What Are Upwork Connects and How Should Filipino Freelancers Use Them?

Connects are Upwork's proposal credit system — the currency that determines how many jobs a freelancer can apply to. Most beginners treat them as an administrative detail. They're not. How you spend Connects directly affects how quickly you land clients, and burning through them on poorly targeted applications is one of the more reliable ways to stall an Upwork career before it starts.

Filipino male freelancer at a café, focused on his phone with a thoughtful expression while reviewing job opportunities

What Connects Are

Every job posting on Upwork costs a set number of Connects to apply to — typically between 2 and 16, depending on the budget and type of project. New Upwork accounts receive a starter allocation of free Connects. Beyond that, Connects can be purchased at a fixed price or earned through Upwork's rising talent program and other platform activities. Unused Connects expire after one year.
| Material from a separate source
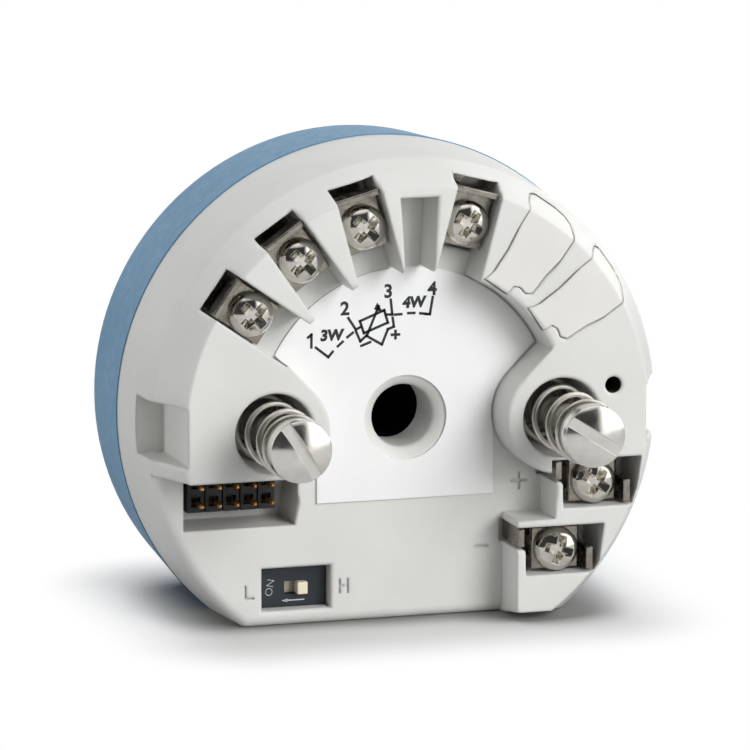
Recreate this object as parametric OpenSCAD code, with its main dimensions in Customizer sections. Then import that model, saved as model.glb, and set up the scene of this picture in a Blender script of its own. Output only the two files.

The system exists to reduce low-effort spam applications. Before Connects, freelancers could apply to unlimited jobs with a single generic proposal — which devalued the application process for everyone. Connects create a cost to applying, which encourages more selective, higher-quality proposals. That's the intent, at least. In practice, it means every application decision matters.

How Many Connects Do You Actually Need

Infographic showing how many Upwork Connects Filipino freelancers need: 10–15 applications per client, 60–90 Connects per month recommended

The answer depends on conversion rate. A Filipino freelancer with a strong profile and well-written proposals might land one client for every ten to fifteen applications — meaning a monthly Connects budget of 60 to 90 is enough to sustain a reasonable application volume. A beginner with a new profile and generic proposals might apply to fifty jobs before landing one, burning through Connects at a rate that quickly becomes expensive.

The math is the argument for quality over volume. Submitting five targeted, carefully written proposals uses fewer Connects than sending twenty generic ones — and typically produces better results. Most Upwork veterans will say the same thing: the Connects themselves aren't the constraint. The quality of what you do with them is.

Which Jobs Are Worth the Connects

Not every job posting on Upwork deserves a proposal. Postings worth the investment share a few characteristics: the client has verified payment, the job description is specific enough to respond to meaningfully, the budget is realistic for the work described, and the client has a history of completed contracts. Postings from accounts with no hire history, no payment verification, or suspiciously vague descriptions are lower-probability bets.

For Filipino freelancers early in their Upwork career, applying to jobs in the $5 to $15 per hour range with realistic scope is often more productive than targeting high-budget projects immediately. The competition for larger contracts skews heavily toward established profiles with significant review histories. Building those reviews on smaller contracts first — even if the rate isn't ideal — creates the profile that makes higher-budget applications competitive later.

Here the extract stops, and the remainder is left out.